The task: For the material that follows, return exactly the lines from the one with "extrude(amount=16)" through the one with "record = json.load(file)", both ends included.

## START The records

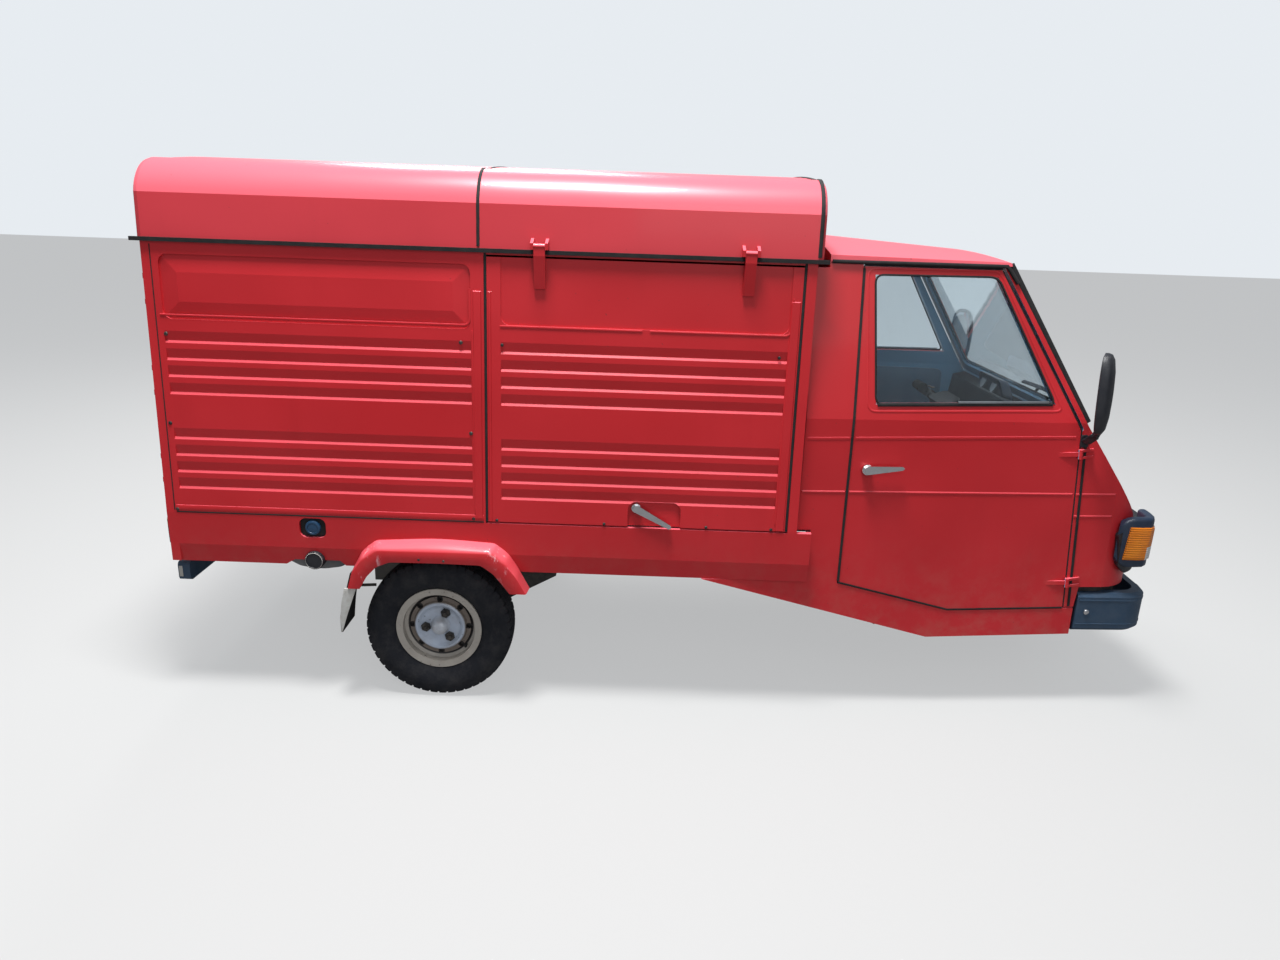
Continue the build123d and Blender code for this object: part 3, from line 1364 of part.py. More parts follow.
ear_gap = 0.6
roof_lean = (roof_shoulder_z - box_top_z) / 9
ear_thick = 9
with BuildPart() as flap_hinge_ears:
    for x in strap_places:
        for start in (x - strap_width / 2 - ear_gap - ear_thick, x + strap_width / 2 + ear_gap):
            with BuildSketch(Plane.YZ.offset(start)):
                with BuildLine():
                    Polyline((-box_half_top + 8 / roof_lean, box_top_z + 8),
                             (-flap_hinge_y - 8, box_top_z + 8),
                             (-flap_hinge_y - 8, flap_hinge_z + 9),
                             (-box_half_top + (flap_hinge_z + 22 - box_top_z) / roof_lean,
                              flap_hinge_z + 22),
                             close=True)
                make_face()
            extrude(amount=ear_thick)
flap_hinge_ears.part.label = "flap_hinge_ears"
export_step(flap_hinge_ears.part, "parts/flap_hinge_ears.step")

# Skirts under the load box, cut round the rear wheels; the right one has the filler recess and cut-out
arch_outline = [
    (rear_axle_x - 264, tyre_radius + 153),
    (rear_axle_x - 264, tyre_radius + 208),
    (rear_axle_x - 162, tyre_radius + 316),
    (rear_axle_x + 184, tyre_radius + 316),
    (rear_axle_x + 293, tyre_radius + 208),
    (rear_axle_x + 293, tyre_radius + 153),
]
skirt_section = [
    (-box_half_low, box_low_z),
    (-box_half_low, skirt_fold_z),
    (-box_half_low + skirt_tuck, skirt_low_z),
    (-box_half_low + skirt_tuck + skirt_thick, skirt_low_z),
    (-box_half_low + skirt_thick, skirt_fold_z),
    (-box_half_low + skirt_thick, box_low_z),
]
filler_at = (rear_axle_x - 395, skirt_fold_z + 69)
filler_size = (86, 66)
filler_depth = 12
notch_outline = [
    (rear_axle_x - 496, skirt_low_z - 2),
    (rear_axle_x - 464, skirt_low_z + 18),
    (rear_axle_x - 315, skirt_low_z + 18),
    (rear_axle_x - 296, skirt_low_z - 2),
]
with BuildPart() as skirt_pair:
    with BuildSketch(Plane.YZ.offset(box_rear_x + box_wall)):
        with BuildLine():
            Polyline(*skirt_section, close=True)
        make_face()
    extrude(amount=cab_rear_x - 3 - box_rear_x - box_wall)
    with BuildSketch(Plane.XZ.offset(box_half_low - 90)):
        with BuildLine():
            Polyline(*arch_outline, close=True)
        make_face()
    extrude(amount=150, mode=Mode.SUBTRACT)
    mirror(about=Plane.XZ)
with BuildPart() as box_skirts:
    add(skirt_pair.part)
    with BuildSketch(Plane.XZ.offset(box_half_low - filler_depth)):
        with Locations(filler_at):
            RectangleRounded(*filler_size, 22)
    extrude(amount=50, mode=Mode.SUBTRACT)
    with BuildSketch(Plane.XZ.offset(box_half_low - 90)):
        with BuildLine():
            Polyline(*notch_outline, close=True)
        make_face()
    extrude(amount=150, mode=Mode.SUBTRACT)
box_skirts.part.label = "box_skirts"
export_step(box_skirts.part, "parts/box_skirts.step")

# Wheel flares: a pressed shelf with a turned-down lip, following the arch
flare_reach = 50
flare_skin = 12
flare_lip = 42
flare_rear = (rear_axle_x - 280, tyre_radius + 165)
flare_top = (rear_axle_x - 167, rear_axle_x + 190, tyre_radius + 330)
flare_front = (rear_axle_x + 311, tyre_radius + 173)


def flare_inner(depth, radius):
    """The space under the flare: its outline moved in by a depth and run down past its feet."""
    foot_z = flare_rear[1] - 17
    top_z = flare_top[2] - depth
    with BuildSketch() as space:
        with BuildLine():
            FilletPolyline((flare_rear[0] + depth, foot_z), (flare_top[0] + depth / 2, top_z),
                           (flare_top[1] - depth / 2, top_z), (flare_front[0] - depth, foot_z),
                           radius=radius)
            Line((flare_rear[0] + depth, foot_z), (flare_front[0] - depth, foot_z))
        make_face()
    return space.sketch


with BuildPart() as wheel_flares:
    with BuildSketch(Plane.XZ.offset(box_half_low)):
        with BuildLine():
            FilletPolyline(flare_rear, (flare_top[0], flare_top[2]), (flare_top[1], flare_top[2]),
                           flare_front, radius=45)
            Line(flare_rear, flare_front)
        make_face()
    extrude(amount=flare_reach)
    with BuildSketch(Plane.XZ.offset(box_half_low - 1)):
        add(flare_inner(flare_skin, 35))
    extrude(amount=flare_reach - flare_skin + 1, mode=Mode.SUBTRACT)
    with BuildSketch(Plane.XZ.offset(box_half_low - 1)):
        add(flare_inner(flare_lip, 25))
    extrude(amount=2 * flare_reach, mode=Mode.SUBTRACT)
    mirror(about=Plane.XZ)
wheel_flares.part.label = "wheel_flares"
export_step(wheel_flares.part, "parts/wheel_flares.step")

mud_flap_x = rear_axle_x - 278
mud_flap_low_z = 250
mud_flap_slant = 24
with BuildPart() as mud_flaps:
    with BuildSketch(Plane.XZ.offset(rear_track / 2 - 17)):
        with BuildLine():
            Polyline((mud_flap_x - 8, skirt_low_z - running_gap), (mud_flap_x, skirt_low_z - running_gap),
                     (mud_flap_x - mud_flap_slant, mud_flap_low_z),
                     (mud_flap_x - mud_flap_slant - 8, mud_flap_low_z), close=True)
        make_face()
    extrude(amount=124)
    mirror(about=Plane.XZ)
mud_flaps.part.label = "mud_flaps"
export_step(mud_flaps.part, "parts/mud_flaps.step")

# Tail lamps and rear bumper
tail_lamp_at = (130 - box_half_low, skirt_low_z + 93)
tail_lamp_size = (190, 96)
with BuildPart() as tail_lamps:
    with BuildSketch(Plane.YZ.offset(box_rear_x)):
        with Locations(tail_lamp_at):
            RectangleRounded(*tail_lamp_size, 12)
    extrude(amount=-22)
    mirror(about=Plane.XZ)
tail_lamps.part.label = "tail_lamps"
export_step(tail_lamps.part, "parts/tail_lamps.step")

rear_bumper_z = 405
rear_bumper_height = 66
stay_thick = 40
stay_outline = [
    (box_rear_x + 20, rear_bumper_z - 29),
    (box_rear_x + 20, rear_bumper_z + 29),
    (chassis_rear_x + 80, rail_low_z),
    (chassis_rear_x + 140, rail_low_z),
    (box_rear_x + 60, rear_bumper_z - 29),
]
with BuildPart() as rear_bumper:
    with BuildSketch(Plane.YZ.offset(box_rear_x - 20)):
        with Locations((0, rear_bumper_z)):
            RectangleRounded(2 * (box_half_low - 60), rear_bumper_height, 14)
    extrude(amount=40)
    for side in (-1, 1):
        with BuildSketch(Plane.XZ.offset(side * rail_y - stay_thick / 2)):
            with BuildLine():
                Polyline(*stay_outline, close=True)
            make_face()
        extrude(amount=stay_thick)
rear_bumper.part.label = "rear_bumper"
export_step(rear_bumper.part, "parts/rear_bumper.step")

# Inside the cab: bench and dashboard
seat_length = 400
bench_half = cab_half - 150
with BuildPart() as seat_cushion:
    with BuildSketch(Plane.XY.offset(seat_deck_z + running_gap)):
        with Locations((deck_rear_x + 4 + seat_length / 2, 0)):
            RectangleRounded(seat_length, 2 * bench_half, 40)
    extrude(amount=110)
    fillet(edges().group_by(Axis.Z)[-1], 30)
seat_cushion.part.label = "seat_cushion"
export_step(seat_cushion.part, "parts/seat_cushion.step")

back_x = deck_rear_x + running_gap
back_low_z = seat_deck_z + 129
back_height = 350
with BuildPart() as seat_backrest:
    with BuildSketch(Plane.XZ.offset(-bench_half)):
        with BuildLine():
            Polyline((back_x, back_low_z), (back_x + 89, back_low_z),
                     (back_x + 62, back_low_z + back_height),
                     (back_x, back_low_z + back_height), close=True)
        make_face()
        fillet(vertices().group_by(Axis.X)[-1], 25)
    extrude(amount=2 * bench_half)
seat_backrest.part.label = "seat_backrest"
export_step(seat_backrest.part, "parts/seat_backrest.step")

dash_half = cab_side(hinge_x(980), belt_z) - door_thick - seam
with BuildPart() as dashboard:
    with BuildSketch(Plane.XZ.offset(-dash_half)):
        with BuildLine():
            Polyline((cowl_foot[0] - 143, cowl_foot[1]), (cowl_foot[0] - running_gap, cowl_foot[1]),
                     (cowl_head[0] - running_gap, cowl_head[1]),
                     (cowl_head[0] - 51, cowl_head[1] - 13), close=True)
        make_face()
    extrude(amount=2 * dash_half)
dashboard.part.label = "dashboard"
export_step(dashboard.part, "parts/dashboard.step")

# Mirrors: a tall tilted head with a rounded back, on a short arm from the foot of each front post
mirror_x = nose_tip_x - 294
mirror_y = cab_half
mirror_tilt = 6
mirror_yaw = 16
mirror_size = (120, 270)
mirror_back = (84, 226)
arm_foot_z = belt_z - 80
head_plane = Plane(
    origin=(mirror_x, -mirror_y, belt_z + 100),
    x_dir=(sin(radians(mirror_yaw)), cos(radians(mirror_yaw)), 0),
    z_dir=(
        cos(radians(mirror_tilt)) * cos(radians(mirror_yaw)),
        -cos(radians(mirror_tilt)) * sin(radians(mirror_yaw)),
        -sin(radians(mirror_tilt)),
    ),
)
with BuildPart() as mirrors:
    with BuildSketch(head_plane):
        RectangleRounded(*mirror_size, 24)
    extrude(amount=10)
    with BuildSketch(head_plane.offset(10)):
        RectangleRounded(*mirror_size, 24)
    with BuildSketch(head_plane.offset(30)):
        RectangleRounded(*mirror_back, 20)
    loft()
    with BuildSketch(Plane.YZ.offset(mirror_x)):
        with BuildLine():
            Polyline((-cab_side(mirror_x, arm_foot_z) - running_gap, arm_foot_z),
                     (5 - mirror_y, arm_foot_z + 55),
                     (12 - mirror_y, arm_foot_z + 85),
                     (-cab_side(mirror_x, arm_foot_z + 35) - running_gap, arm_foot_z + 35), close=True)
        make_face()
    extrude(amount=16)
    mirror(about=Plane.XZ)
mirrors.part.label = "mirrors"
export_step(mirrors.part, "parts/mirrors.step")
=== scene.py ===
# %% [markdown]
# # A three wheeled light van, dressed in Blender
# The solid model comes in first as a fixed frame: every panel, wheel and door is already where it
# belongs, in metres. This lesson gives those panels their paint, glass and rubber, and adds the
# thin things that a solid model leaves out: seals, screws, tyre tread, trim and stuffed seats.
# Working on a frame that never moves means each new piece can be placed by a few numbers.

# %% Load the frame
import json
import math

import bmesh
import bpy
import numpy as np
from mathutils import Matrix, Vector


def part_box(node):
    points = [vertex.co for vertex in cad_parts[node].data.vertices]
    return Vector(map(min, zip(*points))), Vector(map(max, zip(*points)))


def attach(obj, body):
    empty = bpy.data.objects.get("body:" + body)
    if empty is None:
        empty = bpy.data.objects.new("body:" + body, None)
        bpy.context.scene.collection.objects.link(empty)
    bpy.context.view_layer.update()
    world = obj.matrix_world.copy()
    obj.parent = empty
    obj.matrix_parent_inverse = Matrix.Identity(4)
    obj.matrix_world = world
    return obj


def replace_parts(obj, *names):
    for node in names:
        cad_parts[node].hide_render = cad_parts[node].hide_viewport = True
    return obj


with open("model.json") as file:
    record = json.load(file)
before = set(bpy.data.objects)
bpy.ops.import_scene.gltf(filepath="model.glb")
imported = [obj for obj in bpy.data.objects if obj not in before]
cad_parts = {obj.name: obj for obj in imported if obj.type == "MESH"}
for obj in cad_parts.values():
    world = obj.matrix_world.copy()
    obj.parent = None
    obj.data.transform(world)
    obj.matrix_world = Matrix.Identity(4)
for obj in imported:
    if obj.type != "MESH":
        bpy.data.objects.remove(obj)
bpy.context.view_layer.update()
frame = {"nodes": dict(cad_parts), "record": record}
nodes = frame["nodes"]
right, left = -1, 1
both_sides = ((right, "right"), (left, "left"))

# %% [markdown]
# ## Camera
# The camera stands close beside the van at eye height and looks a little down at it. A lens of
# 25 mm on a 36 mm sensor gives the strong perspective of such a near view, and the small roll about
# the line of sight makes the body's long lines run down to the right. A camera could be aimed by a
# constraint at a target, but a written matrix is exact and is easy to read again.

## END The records
## START The records

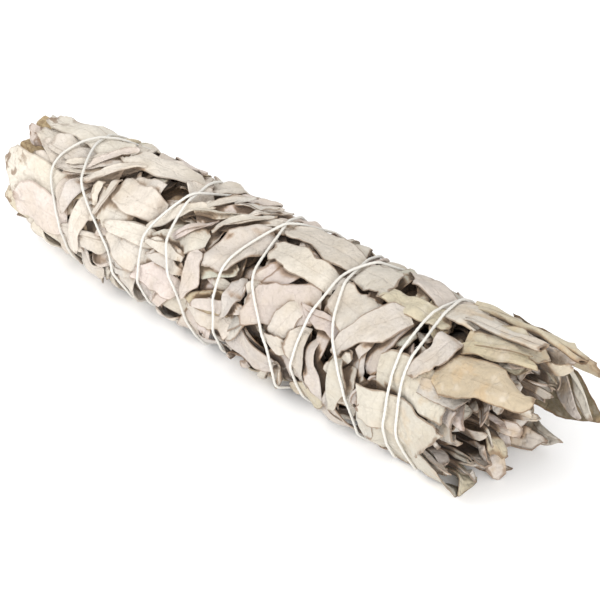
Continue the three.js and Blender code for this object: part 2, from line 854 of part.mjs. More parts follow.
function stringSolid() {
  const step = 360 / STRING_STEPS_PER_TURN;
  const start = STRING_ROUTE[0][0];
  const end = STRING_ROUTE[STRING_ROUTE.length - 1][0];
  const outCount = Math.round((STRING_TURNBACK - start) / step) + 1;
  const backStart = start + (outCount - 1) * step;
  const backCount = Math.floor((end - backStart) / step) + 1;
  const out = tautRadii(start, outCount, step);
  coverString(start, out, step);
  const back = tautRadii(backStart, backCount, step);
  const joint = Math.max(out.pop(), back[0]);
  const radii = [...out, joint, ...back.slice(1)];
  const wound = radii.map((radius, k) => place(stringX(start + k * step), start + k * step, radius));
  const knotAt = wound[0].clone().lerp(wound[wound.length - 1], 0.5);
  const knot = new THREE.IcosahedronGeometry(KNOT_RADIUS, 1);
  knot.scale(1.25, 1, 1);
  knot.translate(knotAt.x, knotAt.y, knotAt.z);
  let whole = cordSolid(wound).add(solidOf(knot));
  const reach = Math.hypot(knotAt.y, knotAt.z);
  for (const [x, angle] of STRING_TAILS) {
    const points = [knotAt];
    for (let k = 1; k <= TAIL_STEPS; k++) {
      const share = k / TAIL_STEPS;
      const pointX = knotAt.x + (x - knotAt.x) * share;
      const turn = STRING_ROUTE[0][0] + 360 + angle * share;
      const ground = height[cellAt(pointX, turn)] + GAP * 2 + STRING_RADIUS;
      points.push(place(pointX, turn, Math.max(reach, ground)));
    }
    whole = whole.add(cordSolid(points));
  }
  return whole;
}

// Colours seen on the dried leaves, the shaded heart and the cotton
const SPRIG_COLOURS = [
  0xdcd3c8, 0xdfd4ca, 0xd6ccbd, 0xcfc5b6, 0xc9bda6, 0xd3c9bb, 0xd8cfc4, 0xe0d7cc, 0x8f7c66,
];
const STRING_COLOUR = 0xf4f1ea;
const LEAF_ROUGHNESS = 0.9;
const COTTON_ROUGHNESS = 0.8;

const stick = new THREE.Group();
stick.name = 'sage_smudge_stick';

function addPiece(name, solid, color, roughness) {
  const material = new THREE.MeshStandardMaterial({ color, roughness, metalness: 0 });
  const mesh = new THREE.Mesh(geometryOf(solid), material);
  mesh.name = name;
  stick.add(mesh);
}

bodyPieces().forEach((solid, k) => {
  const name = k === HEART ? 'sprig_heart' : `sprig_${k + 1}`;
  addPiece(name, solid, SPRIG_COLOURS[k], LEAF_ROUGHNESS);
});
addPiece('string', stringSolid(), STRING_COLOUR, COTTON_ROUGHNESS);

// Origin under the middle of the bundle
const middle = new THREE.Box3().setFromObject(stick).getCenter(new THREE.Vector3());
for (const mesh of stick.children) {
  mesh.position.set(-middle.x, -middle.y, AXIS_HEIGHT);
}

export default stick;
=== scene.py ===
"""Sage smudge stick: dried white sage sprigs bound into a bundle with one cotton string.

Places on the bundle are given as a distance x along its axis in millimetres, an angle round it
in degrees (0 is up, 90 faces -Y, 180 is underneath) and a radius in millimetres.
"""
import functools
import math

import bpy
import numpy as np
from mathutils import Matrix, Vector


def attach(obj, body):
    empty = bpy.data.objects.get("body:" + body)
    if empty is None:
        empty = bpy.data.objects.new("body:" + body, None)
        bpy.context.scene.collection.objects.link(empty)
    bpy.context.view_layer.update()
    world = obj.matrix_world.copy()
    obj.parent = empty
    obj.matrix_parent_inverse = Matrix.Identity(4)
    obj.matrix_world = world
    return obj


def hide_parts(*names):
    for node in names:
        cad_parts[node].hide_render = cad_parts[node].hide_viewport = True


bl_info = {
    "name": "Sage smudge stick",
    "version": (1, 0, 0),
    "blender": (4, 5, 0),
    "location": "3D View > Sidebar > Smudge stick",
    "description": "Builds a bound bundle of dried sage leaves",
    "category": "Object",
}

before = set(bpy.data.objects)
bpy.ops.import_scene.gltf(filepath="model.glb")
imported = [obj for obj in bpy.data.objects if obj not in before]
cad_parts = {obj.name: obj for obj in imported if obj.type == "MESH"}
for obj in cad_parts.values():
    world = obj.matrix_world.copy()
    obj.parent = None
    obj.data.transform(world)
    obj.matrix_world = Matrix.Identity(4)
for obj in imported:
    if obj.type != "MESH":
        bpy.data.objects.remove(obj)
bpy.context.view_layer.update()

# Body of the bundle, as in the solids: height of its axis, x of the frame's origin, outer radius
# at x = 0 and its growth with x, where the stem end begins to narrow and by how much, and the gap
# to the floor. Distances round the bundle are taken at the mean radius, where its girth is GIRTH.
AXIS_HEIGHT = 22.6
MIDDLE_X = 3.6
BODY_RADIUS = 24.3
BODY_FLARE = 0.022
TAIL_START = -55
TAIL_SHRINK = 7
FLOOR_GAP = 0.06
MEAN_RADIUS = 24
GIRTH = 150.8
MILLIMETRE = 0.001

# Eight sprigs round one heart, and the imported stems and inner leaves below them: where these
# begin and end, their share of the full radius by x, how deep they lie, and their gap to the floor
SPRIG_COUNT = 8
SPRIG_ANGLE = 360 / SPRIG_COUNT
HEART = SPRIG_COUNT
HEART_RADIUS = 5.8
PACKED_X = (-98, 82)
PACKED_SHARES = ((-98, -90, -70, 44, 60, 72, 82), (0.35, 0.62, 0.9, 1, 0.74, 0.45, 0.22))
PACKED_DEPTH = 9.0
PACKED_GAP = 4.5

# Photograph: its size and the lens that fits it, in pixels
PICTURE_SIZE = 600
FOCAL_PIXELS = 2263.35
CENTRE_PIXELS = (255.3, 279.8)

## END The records

Response:
    extrude(amount=16)
    mirror(about=Plane.XZ)
mirrors.part.label = "mirrors"
export_step(mirrors.part, "parts/mirrors.step")
=== scene.py ===
# %% [markdown]
# # A three wheeled light van, dressed in Blender
# The solid model comes in first as a fixed frame: every panel, wheel and door is already where it
# belongs, in metres. This lesson gives those panels their paint, glass and rubber, and adds the
# thin things that a solid model leaves out: seals, screws, tyre tread, trim and stuffed seats.
# Working on a frame that never moves means each new piece can be placed by a few numbers.

# %% Load the frame
import json
import math

import bmesh
import bpy
import numpy as np
from mathutils import Matrix, Vector


def part_box(node):
    points = [vertex.co for vertex in cad_parts[node].data.vertices]
    return Vector(map(min, zip(*points))), Vector(map(max, zip(*points)))


def attach(obj, body):
    empty = bpy.data.objects.get("body:" + body)
    if empty is None:
        empty = bpy.data.objects.new("body:" + body, None)
        bpy.context.scene.collection.objects.link(empty)
    bpy.context.view_layer.update()
    world = obj.matrix_world.copy()
    obj.parent = empty
    obj.matrix_parent_inverse = Matrix.Identity(4)
    obj.matrix_world = world
    return obj


def replace_parts(obj, *names):
    for node in names:
        cad_parts[node].hide_render = cad_parts[node].hide_viewport = True
    return obj


with open("model.json") as file:
    record = json.load(file)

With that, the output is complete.